Note that the SILICONFLOW_API_KEY, PROXY_HTTP_OPENAPI_PROXY_SERVER_URL, and RERANK_PROXY_SILICONFLOW_PROXY_API_KEY environment variables are the SiliconCloud API Keys obtained in Step 2. The language model (SILICONFLOW_MODEL_VERSION), embedding model (PROXY_HTTP_OPENAPI_PROXY_BACKEND), and rerank model (RERANK_PROXY_SILICONFLOW_PROXY_BACKEND) can be found in the Model List - SiliconFlow.

3.5 Start the DB-GPT Service

dbgpt start webserver --port 5670

Open the browser and navigate to http://127.0.0.1:5670/ to access the deployed DB-GPT.

4. Use SiliconCloud Models through the DB-GPT Python SDK

4.1 Install the DB-GPT Python Package

pip install "dbgpt>=0.6.3rc2" openai requests numpy

Install additional dependencies for testing.

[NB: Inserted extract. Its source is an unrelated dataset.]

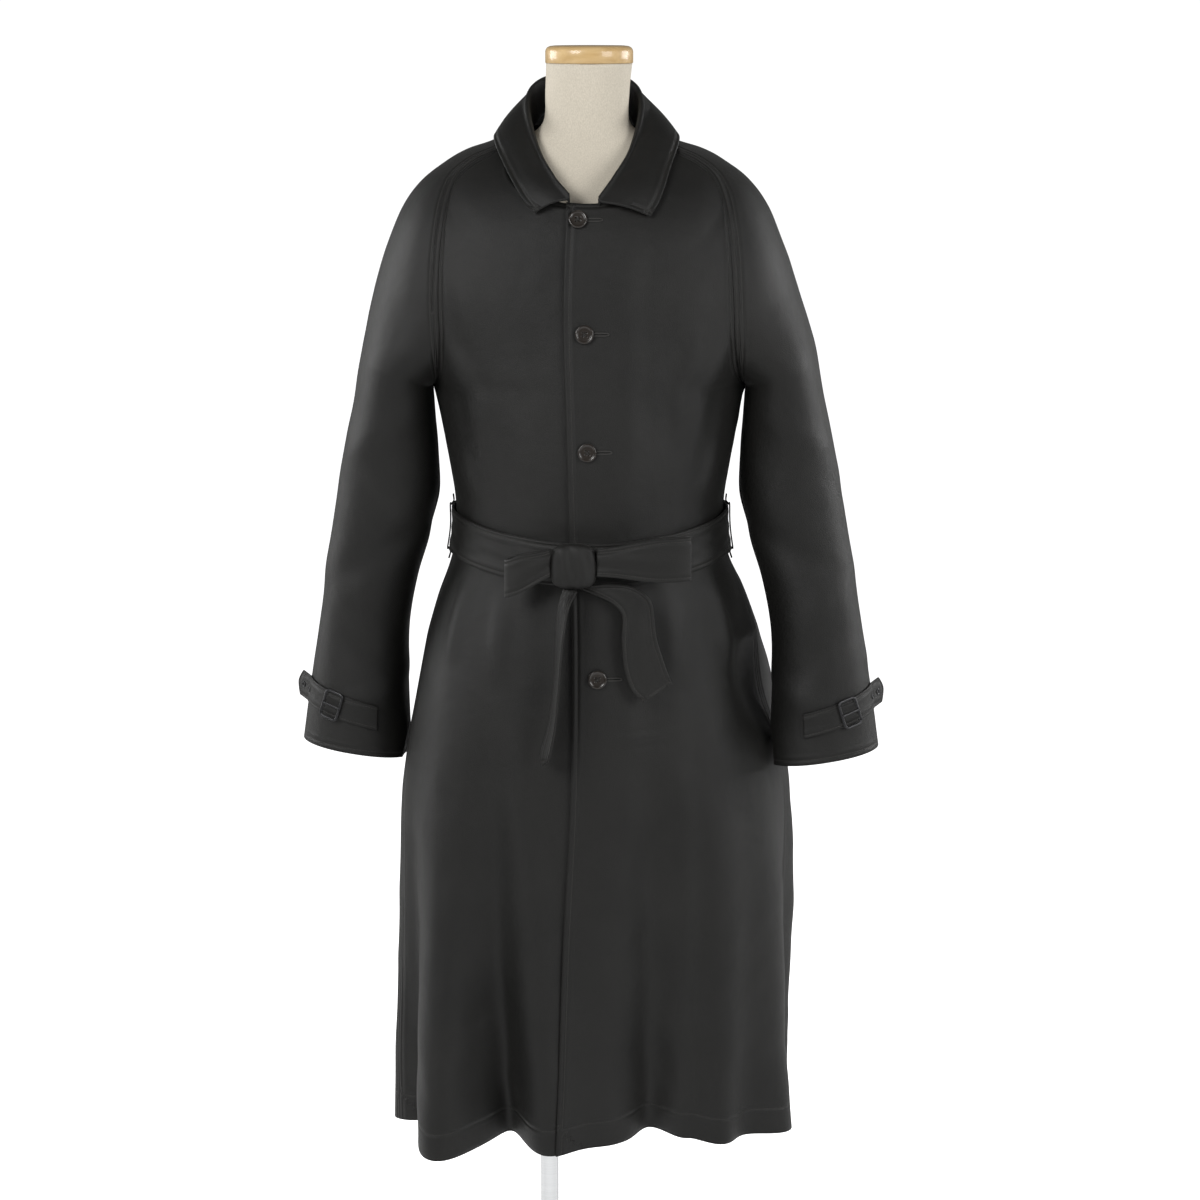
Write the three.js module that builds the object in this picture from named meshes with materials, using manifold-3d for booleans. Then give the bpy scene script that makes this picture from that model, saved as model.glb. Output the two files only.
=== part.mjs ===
// Shepherd coat standing on a limbless dress form. Millimetres, +Z up, -Y is the front.
// X+ is the wearer's left. The origin is the middle of the base's underside.
import * as THREE from 'three';
import { mergeVertices } from 'three/addons/utils/BufferGeometryUtils.js';
import Module from 'manifold-3d';

const wasm = await Module();
wasm.setup();
const { Manifold, Mesh: SolidMesh } = wasm;

// ---- driving sizes -------------------------------------------------------------------
const CLOTH = 2.0;            // wall of one layer of coat cloth
const SEAM_GAP = 0.25;        // each side of a seam draws back by this much
const HEM_Z = 318;            // mean height of the hem above the floor
const UNDERARM_Z = 1172;      // where side seam, sleeve seam and raglan seams meet
const OVERLAP_LIFT = 3.6;     // the wearer's left front lies this far outside the right front
const UNDERLAP_X = 36;        // hidden edge of the wearer's right front
const NECK_Z = 1379;          // front neck point
const ARM_CLEAR = 6;          // the hanging sleeve keeps this far from the trunk
const BELT_WIDTH = 48;
const BELT_CLOTH = 2.8;
const BELT_CLEAR = 1.0;
const TAIL_CLOTH = 2.4;
const KNOT_X = -18;
const KNOT_HALF = 25;
const KNOT_DEEP = 12;
const COLLAR_LIFT = 7;        // the collar's outer edge lies this far off the fronts
const NECK_X = -4;            // axis of the neck
const STRAP_CLOTH = 1.8;
const STRAP_LIFT = 2.8;
const BUCKLE_W = 25;
const BUCKLE_H = 34;
const BUCKLE_BAR = 3;
const FORM_RISE = 8.9;       // lifts the form's shoulders up to the coat
const CAP_LEAN = 0;
const CAP_SEAT = 0.3;
const BUTTONS = [[-13, 1362], [-6, 1240], [-3, 1112], [8, 862]];
const BUTTON_R = 10.2;
const BUTTON_T = 3.4;
const STRAP_WIDTH = 27;
const CAP_R = 49;
const POLE_R = 10.5;
const POLE_X = -48;
const BASE_R = 165;
const BASE_T = 12;
const DEG = Math.PI / 180;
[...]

4.2 Use SiliconCloud’s Large Language Model

import asyncio
import os
from dbgpt.core import ModelRequest
from dbgpt.model.proxy import SiliconFlowLLMClient

model = "Qwen/Qwen2.5-Coder-32B-Instruct"
client = SiliconFlowLLMClient(
    api_key=os.getenv("SILICONFLOW_API_KEY"),
    model_alias=model
)

res = asyncio.run(
    client.generate(
        ModelRequest(
            model=model,
            messages=[
                {"role": "system", "content": "You are a helpful AI assistant."},
                {"role": "human", "content": "Hello"},
            ]
        )
    )
)
print(res)

4.3 Use SiliconCloud’s Embedding Model

import os
from dbgpt.rag.embedding import OpenAPIEmbeddings

openai_embeddings = OpenAPIEmbeddings(
    api_url="https://api.ap.siliconflow.com/v1/embeddings",
    api_key=os.getenv("SILICONFLOW_API_KEY"),
    model_name="BAAI/bge-large-zh-v1.5",
)

texts = ["Hello, world!", "How are you?"]
res = openai_embeddings.embed_documents(texts)
print(res)

4.4 Use SiliconCloud’s Rerank Model

import os
from dbgpt.rag.embedding import SiliconFlowRerankEmbeddings

embedding = SiliconFlowRerankEmbeddings(
    api_key=os.getenv("SILICONFLOW_API_KEY"),
    model_name="BAAI/bge-reranker-v2-m3",
)
res = embedding.predict("Apple", candidates=["苹果", "香蕉", "水果", "蔬菜"])
print(res)

5. Getting Started Guide

Take the data dialogue feature as an example. The data dialogue capability allows natural language conversations with data, primarily supporting structured and semi-structured data, assisting in data analysis and insights. Below is the specific operation process:

1. Add a Data Source

First, select “Data Source” on the left to add a database. DB-GPT currently supports multiple database types. Choose the appropriate database type to add. Here, MySQL is used for demonstration. The test data for this demo can be found in the test examples.

2. Select Dialogue Type

Choose the ChatData dialogue type.

3. Start Data Dialogue

Note: During the conversation, select the corresponding model and database. DB-GPT also provides both preview and edit modes.